— START THE RECORDS —

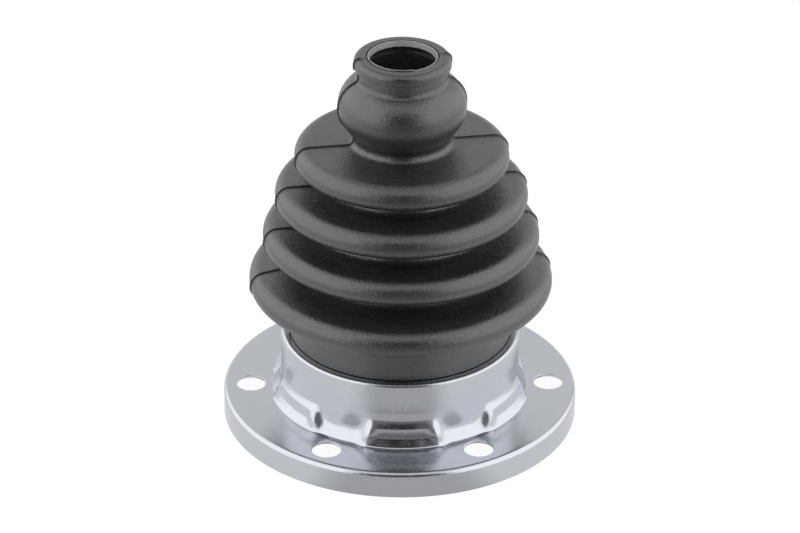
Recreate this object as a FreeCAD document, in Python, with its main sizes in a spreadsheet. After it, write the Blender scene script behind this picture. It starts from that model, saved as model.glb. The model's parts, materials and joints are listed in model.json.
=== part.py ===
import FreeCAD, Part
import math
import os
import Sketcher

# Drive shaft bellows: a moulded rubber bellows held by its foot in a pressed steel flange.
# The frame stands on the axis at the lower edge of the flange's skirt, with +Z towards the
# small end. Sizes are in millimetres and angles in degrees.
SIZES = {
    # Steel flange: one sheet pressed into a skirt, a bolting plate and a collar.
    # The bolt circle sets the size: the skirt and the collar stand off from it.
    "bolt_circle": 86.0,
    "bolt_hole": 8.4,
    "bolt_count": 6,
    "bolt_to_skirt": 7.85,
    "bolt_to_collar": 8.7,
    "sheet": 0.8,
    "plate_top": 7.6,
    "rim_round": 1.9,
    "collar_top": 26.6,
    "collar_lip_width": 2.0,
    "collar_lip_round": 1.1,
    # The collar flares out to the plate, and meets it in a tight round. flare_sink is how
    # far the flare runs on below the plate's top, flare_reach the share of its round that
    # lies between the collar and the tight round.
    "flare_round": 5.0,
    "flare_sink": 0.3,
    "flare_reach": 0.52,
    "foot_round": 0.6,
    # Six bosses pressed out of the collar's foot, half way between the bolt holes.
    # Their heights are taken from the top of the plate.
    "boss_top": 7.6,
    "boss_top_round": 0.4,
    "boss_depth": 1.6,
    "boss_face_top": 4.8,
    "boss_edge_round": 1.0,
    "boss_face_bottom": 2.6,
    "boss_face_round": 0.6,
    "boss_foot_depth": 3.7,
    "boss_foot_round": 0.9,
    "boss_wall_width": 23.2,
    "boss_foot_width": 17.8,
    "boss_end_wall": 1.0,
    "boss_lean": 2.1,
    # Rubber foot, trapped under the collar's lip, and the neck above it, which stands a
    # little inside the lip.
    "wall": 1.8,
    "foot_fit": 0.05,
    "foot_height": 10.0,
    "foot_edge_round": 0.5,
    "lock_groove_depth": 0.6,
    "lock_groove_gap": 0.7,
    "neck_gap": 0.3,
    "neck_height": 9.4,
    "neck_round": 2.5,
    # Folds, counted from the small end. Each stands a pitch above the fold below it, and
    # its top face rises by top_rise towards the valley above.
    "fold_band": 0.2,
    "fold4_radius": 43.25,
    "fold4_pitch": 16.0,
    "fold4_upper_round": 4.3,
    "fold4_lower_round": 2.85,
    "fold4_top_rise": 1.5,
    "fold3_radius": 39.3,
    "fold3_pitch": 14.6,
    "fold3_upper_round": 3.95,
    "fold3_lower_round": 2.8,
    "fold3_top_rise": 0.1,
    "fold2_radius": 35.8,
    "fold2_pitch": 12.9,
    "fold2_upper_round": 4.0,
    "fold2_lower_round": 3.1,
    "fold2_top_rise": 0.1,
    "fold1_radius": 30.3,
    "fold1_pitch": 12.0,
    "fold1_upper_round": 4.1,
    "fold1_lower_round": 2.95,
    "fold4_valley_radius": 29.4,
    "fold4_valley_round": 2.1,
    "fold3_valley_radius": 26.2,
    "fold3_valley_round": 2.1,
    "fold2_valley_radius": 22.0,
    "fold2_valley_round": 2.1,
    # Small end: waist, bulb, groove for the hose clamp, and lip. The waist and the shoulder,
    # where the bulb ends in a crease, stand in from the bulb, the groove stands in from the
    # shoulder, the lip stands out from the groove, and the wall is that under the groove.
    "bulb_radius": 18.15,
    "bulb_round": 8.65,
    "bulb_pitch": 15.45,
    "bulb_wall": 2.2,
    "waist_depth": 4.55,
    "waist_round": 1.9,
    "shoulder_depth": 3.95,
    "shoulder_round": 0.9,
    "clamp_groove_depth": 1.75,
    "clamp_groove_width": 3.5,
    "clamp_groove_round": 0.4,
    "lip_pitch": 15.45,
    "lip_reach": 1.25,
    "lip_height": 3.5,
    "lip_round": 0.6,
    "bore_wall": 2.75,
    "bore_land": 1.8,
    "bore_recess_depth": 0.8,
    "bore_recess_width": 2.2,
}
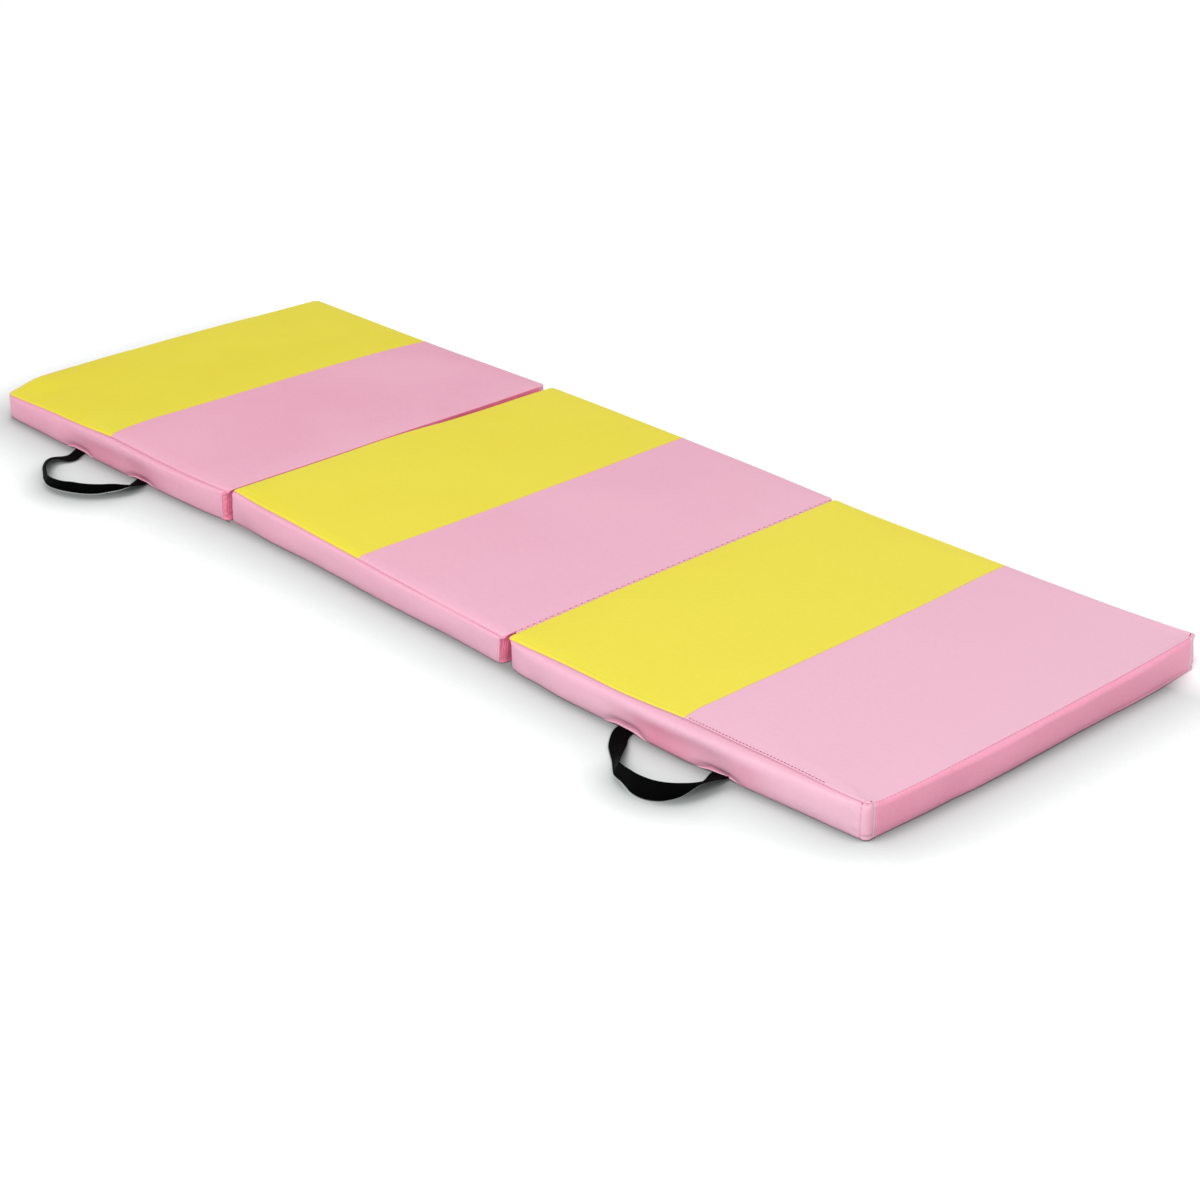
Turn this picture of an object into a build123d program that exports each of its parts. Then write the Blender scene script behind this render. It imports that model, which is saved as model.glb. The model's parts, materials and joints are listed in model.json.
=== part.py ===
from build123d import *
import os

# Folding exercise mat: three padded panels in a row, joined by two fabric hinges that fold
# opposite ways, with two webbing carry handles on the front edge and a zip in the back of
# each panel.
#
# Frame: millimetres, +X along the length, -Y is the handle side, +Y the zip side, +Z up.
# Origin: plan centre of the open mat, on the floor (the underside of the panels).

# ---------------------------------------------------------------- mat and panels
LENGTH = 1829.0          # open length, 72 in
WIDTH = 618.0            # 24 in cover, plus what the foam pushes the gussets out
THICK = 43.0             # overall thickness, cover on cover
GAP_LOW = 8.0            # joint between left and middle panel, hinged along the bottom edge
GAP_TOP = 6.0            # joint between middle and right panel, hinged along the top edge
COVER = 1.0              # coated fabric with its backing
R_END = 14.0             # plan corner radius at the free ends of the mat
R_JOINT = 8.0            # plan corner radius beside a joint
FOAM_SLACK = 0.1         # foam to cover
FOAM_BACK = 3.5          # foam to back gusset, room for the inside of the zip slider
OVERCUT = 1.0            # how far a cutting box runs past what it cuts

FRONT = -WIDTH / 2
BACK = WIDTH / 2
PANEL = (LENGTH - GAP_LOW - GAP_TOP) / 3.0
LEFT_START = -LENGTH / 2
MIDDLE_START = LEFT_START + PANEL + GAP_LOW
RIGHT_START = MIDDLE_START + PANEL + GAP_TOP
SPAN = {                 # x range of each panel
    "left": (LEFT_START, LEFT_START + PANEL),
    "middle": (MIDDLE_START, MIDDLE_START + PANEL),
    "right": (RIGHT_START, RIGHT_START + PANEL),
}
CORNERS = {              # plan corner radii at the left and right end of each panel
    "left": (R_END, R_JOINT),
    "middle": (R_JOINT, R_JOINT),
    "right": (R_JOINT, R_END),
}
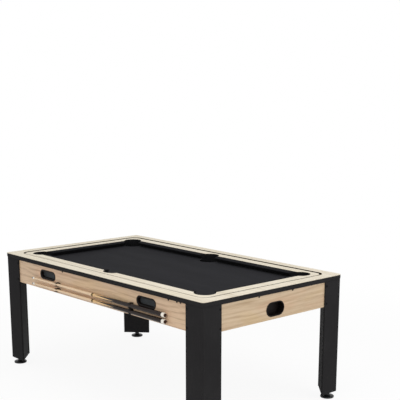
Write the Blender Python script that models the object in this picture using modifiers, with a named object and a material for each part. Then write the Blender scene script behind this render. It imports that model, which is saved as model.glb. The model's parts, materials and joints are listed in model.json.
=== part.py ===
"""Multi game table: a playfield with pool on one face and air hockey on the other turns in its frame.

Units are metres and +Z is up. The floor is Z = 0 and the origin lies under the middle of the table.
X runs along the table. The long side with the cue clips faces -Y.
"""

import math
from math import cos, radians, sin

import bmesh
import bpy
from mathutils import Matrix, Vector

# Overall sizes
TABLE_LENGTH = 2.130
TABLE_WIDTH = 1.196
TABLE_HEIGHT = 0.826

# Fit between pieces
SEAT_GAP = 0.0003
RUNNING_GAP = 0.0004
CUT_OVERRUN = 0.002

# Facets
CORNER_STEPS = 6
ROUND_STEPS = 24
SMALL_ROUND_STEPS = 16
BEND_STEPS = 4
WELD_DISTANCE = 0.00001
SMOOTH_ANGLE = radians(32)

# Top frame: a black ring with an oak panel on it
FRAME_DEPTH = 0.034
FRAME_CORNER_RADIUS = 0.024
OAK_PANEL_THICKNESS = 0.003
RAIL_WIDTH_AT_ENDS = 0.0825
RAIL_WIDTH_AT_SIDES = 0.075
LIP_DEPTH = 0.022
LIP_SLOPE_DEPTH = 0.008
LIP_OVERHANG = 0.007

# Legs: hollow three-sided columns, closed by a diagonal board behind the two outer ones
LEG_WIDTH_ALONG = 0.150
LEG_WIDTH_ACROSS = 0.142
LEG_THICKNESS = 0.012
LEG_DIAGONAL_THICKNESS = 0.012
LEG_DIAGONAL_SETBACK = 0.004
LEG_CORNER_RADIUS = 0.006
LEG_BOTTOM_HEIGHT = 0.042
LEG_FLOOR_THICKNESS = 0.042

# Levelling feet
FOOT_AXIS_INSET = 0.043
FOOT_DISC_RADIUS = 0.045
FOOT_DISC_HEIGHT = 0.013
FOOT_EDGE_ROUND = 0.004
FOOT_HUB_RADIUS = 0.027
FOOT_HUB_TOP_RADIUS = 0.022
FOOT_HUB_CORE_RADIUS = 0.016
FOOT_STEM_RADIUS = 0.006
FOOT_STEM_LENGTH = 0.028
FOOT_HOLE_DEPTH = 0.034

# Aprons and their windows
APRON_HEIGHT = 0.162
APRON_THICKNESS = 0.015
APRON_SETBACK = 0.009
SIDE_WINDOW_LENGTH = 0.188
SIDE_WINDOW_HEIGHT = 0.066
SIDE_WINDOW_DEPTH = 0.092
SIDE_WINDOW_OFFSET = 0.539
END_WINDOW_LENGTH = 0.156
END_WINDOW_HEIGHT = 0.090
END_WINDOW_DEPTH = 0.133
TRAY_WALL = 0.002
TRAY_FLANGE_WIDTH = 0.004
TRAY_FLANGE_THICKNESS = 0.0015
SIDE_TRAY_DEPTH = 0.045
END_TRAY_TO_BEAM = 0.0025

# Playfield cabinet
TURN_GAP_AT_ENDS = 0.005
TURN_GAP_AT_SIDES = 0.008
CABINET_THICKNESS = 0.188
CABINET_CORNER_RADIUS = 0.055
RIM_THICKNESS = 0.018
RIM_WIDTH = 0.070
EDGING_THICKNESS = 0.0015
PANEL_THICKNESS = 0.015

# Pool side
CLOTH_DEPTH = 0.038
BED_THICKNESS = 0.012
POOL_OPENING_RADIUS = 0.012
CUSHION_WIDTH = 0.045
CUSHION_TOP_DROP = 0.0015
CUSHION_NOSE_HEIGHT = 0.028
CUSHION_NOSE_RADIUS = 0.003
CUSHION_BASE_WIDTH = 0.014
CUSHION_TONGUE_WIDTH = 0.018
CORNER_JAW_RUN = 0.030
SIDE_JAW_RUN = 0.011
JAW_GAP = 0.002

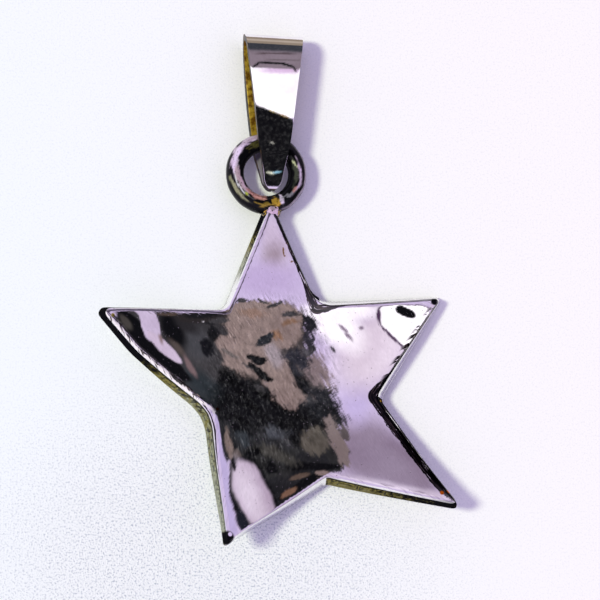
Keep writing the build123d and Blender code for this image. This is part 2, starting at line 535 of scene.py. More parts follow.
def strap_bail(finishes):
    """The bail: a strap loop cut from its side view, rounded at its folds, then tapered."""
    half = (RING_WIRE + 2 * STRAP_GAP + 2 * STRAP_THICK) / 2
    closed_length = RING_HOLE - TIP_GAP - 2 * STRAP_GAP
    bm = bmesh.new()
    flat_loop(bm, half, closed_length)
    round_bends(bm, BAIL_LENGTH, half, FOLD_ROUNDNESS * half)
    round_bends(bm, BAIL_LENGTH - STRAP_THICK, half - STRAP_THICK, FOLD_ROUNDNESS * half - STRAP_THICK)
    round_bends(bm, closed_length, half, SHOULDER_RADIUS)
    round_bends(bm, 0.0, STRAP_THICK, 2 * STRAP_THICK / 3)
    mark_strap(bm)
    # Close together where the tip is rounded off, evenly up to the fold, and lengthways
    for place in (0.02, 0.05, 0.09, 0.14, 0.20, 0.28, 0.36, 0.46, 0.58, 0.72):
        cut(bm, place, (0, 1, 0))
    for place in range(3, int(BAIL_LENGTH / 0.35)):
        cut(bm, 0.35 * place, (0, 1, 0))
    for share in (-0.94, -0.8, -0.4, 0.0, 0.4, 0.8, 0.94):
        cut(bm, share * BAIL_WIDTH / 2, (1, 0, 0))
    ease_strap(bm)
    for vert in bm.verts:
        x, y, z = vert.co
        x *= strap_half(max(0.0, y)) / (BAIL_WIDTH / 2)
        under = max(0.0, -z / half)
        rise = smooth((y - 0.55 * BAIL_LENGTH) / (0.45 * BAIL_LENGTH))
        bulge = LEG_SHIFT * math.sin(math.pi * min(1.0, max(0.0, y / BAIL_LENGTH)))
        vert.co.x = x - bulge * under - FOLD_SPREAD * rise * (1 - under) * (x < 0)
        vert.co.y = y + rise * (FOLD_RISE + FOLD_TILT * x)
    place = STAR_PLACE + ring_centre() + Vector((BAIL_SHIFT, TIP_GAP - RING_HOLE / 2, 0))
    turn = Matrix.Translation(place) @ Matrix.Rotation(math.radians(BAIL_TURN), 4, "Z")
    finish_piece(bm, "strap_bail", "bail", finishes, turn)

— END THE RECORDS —

Scan the material above. Extract every line in which the word "write" occurs.

CORRECT RESPONSE »
Recreate this object as a FreeCAD document, in Python, with its main sizes in a spreadsheet. After it, write the Blender scene script behind this picture. It starts from that model, saved as model.glb. The model's parts, materials and joints are listed in model.json.
Turn this picture of an object into a build123d program that exports each of its parts. Then write the Blender scene script behind this render. It imports that model, which is saved as model.glb. The model's parts, materials and joints are listed in model.json.
Write the Blender Python script that models the object in this picture using modifiers, with a named object and a material for each part. Then write the Blender scene script behind this render. It imports that model, which is saved as model.glb. The model's parts, materials and joints are listed in model.json.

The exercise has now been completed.